C'est ainsi qu'un culte grossier et confus d'abord, prend naissance. Ce culte, est il partagé par plusieurs personnes d'une même famille ou d'une même tribu, et ces personnes parlent elles le même langage, alors les différentes expressions du sentiment religieux s'unissent se confondent et forment une secte. Plusieurs sectes réunies, professant les mêmes opinions religieuses, constituent une religion. Quand cette religion devient l'expression des convictions religieuses de tout un peuple, on a droit de parler de la religion de ce peuple: la religion des Grècs, des Romains, des Israélites.

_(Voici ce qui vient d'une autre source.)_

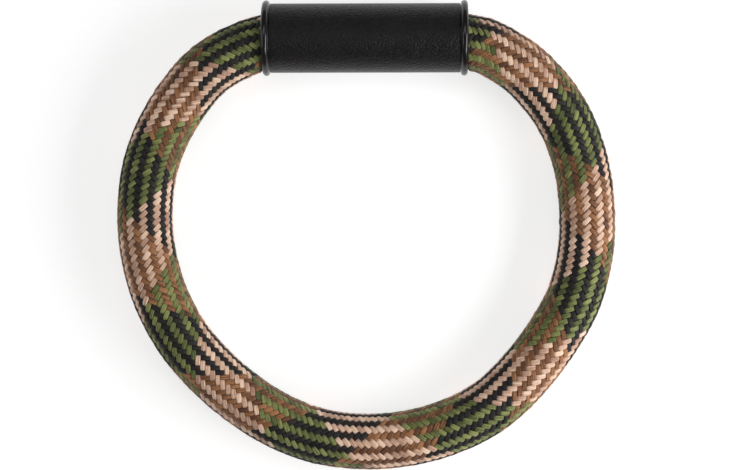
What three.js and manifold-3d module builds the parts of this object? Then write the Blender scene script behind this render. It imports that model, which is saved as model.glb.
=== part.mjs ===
// Ring-shaped training bumper: a length of one-inch braided rope bent into a ring, its two
// ends butted together inside a straight moulded grip sleeve that turns round them.
// Millimetres, +Z up. The ring lies flat on z = 0, the grip sleeve at +Y with its axis along X.

import * as THREE from 'three';
import { mergeVertices } from 'three/addons/utils/BufferGeometryUtils.js';
import Module from 'manifold-3d';

const wasm = await Module();
wasm.setup();

// ---- Driving dimensions ----

const ROPE_RADIUS = 12.7;          // one-inch rope
const COVER_WALL = 2.8;            // braid thickness
const CLEARANCE = 0.3;             // gap kept between pieces that touch

const GRIP_X = 0.2;                // middle of the grip sleeve
const GRIP_Y = 88.9;
const GRIP_LENGTH = 92.5;
const GRIP_BODY_RADIUS = 15.6;
const GRIP_BORE_RADIUS = 13.4;
const RIM_RADIUS = 17.05;          // the rims stand on the same surface as the rope
const RIM_WIDTH = 3.2;
const RIM_FOOT = 0.1;              // the bead meets the body over this length
const MOUTH_RADIUS = 15.3;         // the bore opens out to this at each end
const MOUTH_DEPTH = 5;

const BAND_LENGTH = 60;            // binding wound over the butted ends
const BAND_INNER_RADIUS = 12.2;
const BAND_OUTER_RADIUS = 13.0;

const SEAL_THICKNESS = 1.2;        // melted disc on each cut end
const SEAL_RADIUS = 11.4;
const CORE_STRAND_RADIUS = 2.9;
const CORE_STRAND_PITCH = 6.2;     // from one strand's middle to the next one's
const CORE_STRANDS_ROUND = 6;      // round the middle one

// Plan of the rope's centreline outside the sleeve, from the left mouth round to the right one.
const RING_PLAN = [
  [-54.3, 84.0], [-64.2, 79.2], [-73.4, 72.4], [-87.2, 55.0], [-96.6, 35.0], [-100.0, 13.0],
  [-98.6, -8.3], [-92.9, -28.4], [-83.1, -46.5], [-70.0, -61.8], [-55.1, -74.5],
  [-38.5, -84.7], [-20.0, -91.4], [-0.5, -93.6], [19.3, -92.1], [38.6, -86.8],
  [56.5, -77.4], [71.4, -63.6], [84.0, -47.4], [94.2, -29.2], [99.6, -8.3],
  [100.3, 13.5], [96.9, 35.3], [87.8, 56.1], [73.2, 73.4], [63.8, 80.1], [53.9, 85.3],
];
// Where it lies inside each half of the sleeve: [share of the half length, drop towards the ring].
const GRIP_PLAN = [[0.25, 0], [0.5, 0], [0.75, 0.3], [1, 2.2]];
const LIFT_START_Y = 86.7;         // the rope leaves the sleeve's height here
const LIFT_END_Y = 30;             // and has come down to the surface by here

const ROPE_SIDES = 16;             // flat facet downwards
const CORE_SIDES = 8;
const ROPE_STEPS = 52;
const TURNED_SIDES = 40;
const BEAD_SIDES = 6;              // over the half round of a rim

// ---- Materials ----

const MATERIALS = {
  sleevePlastic: { color: 0x232123, roughness: 0.55 },
  braid: { color: 0x6f5a3c, roughness: 0.9 },
  coreFibre: { color: 0xd8d4c8, roughness: 0.95 },
  fusedFibre: { color: 0x3a3026, roughness: 0.5 },
  bindingTape: { color: 0x2c2c2e, roughness: 0.6 },
};

// ---- The rope's path ----

class RopePath extends THREE.Curve {
  constructor() {
    super();
    const buttHalf = SEAL_THICKNESS + 1.5 * CLEARANCE;
    const inside = (side) => [
      [GRIP_X + side * buttHalf, GRIP_Y],
      ...GRIP_PLAN.map(([share, drop]) => [GRIP_X + side * share * GRIP_LENGTH / 2, GRIP_Y - drop]),
    ];
    const plan = [...inside(-1), ...RING_PLAN, ...inside(1).reverse()];
    this.plan = new THREE.CatmullRomCurve3(
      plan.map(([x, y]) => new THREE.Vector3(x, y, 0)), false, 'centripetal');
  }

  getPoint(t, target = new THREE.Vector3()) {
    this.plan.getPoint(t, target);
    const rise = THREE.MathUtils.smoothstep(target.y, LIFT_END_Y, LIFT_START_Y);
    target.z = ROPE_RADIUS + (RIM_RADIUS - ROPE_RADIUS) * rise;
    return target;
  }

  // Sections stay upright, so the facet underneath lies flat all the way round.
  computeFrenetFrames(segments) {
    const frames = { tangents: [], normals: [], binormals: [] };
    for (let i = 0; i <= segments; i++) {
      const tangent = this.getTangentAt(i / segments);
      const normal = new THREE.Vector3(0, 0, 1).addScaledVector(tangent, -tangent.z).normalize();
      frames.tangents.push(tangent);
      frames.normals.push(normal);
      frames.binormals.push(new THREE.Vector3().crossVectors(tangent, normal));
    }
    return frames;
  }
}

const ropePath = new RopePath();

// Regular polygon with a flat side towards -x, its sides touching a circle of this radius.
function polygonPoints(sides, radius, centreX = 0, centreY = 0) {
  const corner = radius / Math.cos(Math.PI / sides);
  return Array.from({ length: sides }, (_, i) => {
    const angle = (i + 0.5) * 2 * Math.PI / sides;
    return new THREE.Vector2(centreX + corner * Math.cos(angle), centreY + corner * Math.sin(angle));
  });
}

function alongRope(shape) {
  return new THREE.ExtrudeGeometry(shape, { steps: ROPE_STEPS, extrudePath: ropePath });
}

// A profile of [radius, distance along the axis] turned round the sleeve's axis, which is along X.
// The outside of the profile runs towards +X and a bore back towards -X.
function turned(profile) {
  const points = profile.map(([radius, along]) => new THREE.Vector2(radius, along));
  const geometry = new THREE.LatheGeometry(points, TURNED_SIDES);
  geometry.rotateZ(-Math.PI / 2);
  geometry.translate(GRIP_X, GRIP_Y, RIM_RADIUS);
  return geometry;
}

// ---- Boolean cuts ----

const WELD_DISTANCE = 1e-4;
const CUT_MARGIN = 2;              // a cutting tool reaches this far outside what it cuts

function toSolid(geometry) {
  const bare = geometry.clone();
  bare.deleteAttribute('normal');
  bare.deleteAttribute('uv');
  const merged = mergeVertices(bare, WELD_DISTANCE);
  return new wasm.Manifold(new wasm.Mesh({
    numProp: 3,
    vertProperties: new Float32Array(merged.attributes.position.array),
    triVerts: new Uint32Array(merged.index.array),
  }));
}

function cut(geometry, ...tools) {
  let solid = toSolid(geometry);
  for (const tool of tools) solid = solid.subtract(toSolid(tool));
  const mesh = solid.getMesh();
  const result = new THREE.BufferGeometry();
  result.setAttribute('position', new THREE.BufferAttribute(mesh.vertProperties, 3));
  result.setIndex(new THREE.BufferAttribute(mesh.triVerts, 1));
  result.computeVertexNormals();
  return result;
}

// ---- Profiles ----

// Bore of the sleeve, from one end to the other, grown inwards by an allowance.
function boreProfile(allowance) {
  const half = GRIP_LENGTH / 2;
  const flare = MOUTH_RADIUS - GRIP_BORE_RADIUS;
  const mouth = [0, 0.35, 0.7, 1].map((u) => [
    GRIP_BORE_RADIUS + flare * (1 - Math.sqrt(1 - u * u)) - allowance,
    half - MOUTH_DEPTH + MOUTH_DEPTH * u,
  ]);
  const mirrored = mouth.map(([radius, along]) => [radius, -along]).reverse();
  return [...mirrored, ...mouth];
}

function gripSleeve() {
  const half = GRIP_LENGTH / 2;
  const beadRadius = RIM_WIDTH / 2;
  const beadCentre = RIM_RADIUS - beadRadius;
  const bead = [];
  for (let i = 0; i <= BEAD_SIDES; i++) {
    const angle = Math.PI * i / BEAD_SIDES;
    bead.push([beadCentre + beadRadius * Math.sin(angle), half - beadRadius + beadRadius * Math.cos(angle)]);
  }
  const foot = [GRIP_BODY_RADIUS, half - RIM_WIDTH - RIM_FOOT];
  const rightSide = [...bead, foot].reverse();
  const leftSide = rightSide.map(([radius, along]) => [radius, -along]).reverse();
  const bore = boreProfile(0).reverse();
  return turned([...leftSide, ...rightSide, ...bore, leftSide[0]]);
}

// What the sleeve leaves of the rope: everything nearer its wall than the clearance is squeezed in.
function squeezeBySleeve() {
  const bore = boreProfile(CLEARANCE).reverse();
  const outer = RIM_RADIUS + CUT_MARGIN;
  const end = GRIP_LENGTH / 2 + CLEARANCE;
  const mouthRadius = bore[0][0];
  return turned([
    [outer, -end], [outer, end], [mouthRadius, end], ...bore, [mouthRadius, -end], [outer, -end],
  ]);
}

function squeezeByBand() {
  const half = BAND_LENGTH / 2 + CLEARANCE;
  const inner = BAND_INNER_RADIUS - CLEARANCE;
  const outer = ROPE_RADIUS + CUT_MARGIN;
  return turned([[outer, -half], [outer, half], [inner, half], [inner, -half], [outer, -half]]);
}

// ---- Rope ----

function braidedCover() {
  const section = new THREE.Shape(polygonPoints(ROPE_SIDES, ROPE_RADIUS));
  section.holes.push(new THREE.Path(polygonPoints(ROPE_SIDES, ROPE_RADIUS - COVER_WALL)));
  return cut(alongRope(section), squeezeBySleeve(), squeezeByBand());
}

// Strand 0 is the middle one, and the others stand round it.
function coreStrand(index) {
  const offset = index === 0 ? 0 : CORE_STRAND_PITCH;
  const angle = 2 * Math.PI * index / CORE_STRANDS_ROUND;
  const section = polygonPoints(
    CORE_SIDES, CORE_STRAND_RADIUS, offset * Math.cos(angle), offset * Math.sin(angle));
  return alongRope(new THREE.Shape(section));
}

// A thin disc with softened edges on the cut end, on the -X or the +X side of the butt joint.
function endSeal(side) {
  const middle = side * (CLEARANCE + SEAL_THICKNESS) / 2;
  const [low, high] = [middle - SEAL_THICKNESS / 2, middle + SEAL_THICKNESS / 2];
  const edge = SEAL_THICKNESS / 3;
  return turned([
    [0, low], [SEAL_RADIUS - edge, low], [SEAL_RADIUS, low + edge],
    [SEAL_RADIUS, high - edge], [SEAL_RADIUS - edge, high], [0, high],
  ]);
}

function bindingBand() {
  const half = BAND_LENGTH / 2;
  return turned([
    [BAND_OUTER_RADIUS, -half], [BAND_OUTER_RADIUS, half],
    [BAND_INNER_RADIUS, half], [BAND_INNER_RADIUS, -half], [BAND_OUTER_RADIUS, -half],
  ]);
}

// ---- Assembly ----

const bumper = new THREE.Group();
bumper.name = 'training_bumper';

function add(name, geometry, finish) {
  const mesh = new THREE.Mesh(geometry, new THREE.MeshStandardMaterial({ ...finish, metalness: 0 }));
  mesh.name = name;
  bumper.add(mesh);
}

add('grip_sleeve', gripSleeve(), MATERIALS.sleevePlastic);
add('braided_cover', braidedCover(), MATERIALS.braid);
for (let i = 0; i <= CORE_STRANDS_ROUND; i++) {
  add(`core_strand_${i + 1}`, coreStrand(i), MATERIALS.coreFibre);
}
add('end_seal_left', endSeal(-1), MATERIALS.fusedFibre);
add('end_seal_right', endSeal(1), MATERIALS.fusedFibre);
add('binding_band', bindingBand(), MATERIALS.bindingTape);

export default bumper;
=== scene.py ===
import math

import bpy
import numpy as np
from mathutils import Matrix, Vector


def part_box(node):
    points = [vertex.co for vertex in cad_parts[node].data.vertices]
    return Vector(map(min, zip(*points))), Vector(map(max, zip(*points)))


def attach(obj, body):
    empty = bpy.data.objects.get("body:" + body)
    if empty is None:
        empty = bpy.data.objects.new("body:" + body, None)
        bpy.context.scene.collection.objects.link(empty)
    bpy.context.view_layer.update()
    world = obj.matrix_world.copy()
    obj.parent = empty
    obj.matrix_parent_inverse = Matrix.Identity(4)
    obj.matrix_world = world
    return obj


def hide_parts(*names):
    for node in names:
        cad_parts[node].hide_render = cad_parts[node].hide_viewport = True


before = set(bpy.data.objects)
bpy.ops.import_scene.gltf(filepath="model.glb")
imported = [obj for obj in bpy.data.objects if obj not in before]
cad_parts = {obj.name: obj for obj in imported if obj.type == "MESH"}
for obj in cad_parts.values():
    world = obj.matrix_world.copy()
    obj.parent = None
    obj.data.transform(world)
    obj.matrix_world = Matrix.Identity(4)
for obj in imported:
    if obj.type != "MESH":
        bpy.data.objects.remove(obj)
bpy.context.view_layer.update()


# ---- Driving dimensions, in metres; angles in degrees ----

ROPE_RADIUS = 0.0127

# The braid's lay: the S bundles wind one way round the rope and the Z bundles the other way.
STRANDS = 24                 # yarn bundles winding each way
PITCH = 0.0752               # rope length in which a bundle goes once round
COLUMN = 30.0                # from one column of floats to the next column of the same hand
COLUMN_PHASE = 1.5           # a column of S floats stands at this angle from the top
START_PHASE = {"S": 10.5, "Z": 15.0}     # where bundle 0 of each hand stands at PHASE_X
COLOUR_START = {"S": 3, "Z": -8}     # number of the first tan bundle, and of the last brown one
PHASE_X = -0.0576            # the phases are counted from where the rope passes this x, on the left
# How far the rope is twisted, in degrees, at a share of its length from its left end.
TWIST = [(0.0, 5.0), (0.14, 4.5), (0.2, 2.5), (0.4, 0.5), (0.55, -1.2), (0.7, 2.0), (0.8, 6.0), (1.0, 6.0)]
# How far the braid is pushed along the rope at a share of its length: it bunches up at the sleeve's mouths.
DRIFT = [(0.0, 0.0), (0.067, 0.0026), (0.102, 0.0004), (0.14, -0.0004), (0.21, -0.0004), (0.245, 0.0),
         (0.45, 0.0), (0.6, -0.0009), (0.73, -0.0009), (0.8, 0.0), (0.86, 0.0005), (0.9075, -0.0010),
         (0.935, -0.0042), (1.0, 0.0)]

# A bundle of yarn.
BUNDLE_HALF_THICKNESS = 0.00056
BUNDLE_HALF_WIDTH = 0.00113
BUNDLE_GIRTH = 0.0062        # length of its outline
WAVE = 0.00058               # how far its middle goes up and down
WAVE_SINK = 0.00004          # lowers all floats a little, so that the highest don't stand out of the rope
SQUARENESS = 2.6             # how flat the floats are and how steeply they dive
WAVE_START = -0.25           # a wave's rings are counted from a quarter of a wave before its top
WAVE_RINGS = (0.0, 0.045, 0.11, 0.19, 0.25, 0.31, 0.39, 0.455, 0.5, 0.57, 0.68, 0.82, 0.93)
END_MARGIN = 0.02            # share of a wave kept clear of rings at each end of the yarn
DIVE_SPAN = 0.45             # share of the wave's height in which a bundle counts as diving
DIVE_NARROWING = 0.13        # a diving bundle is pinched to a narrower and thinner section
DIVE_THINNING = 0.10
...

Les peuples différents en se rencontrant et en se mettant en rapport de plusieurs manières, se communiquent réciproquement leurs religions respectives et bientôt l'on remarque que les conceptions primitives subissent de part et d'autre des modifications évidentes. S'il arrive que quelques peuples, dérivant d'une même origine ou issus d'une même race, s'aperçoivent qu'ils possèdent en commun les mêmes notions primitives, cette conformité de conception agira puissamment et contribuera à établir des relations plus intimes entre leurs croyances religieuses.

C'est ainsi que les Romains retrouvaient en Grèce leur Dien Mercure sous le nom de Hermès, Jupiter sous celui de Zeus, Junon sous celui de Héra.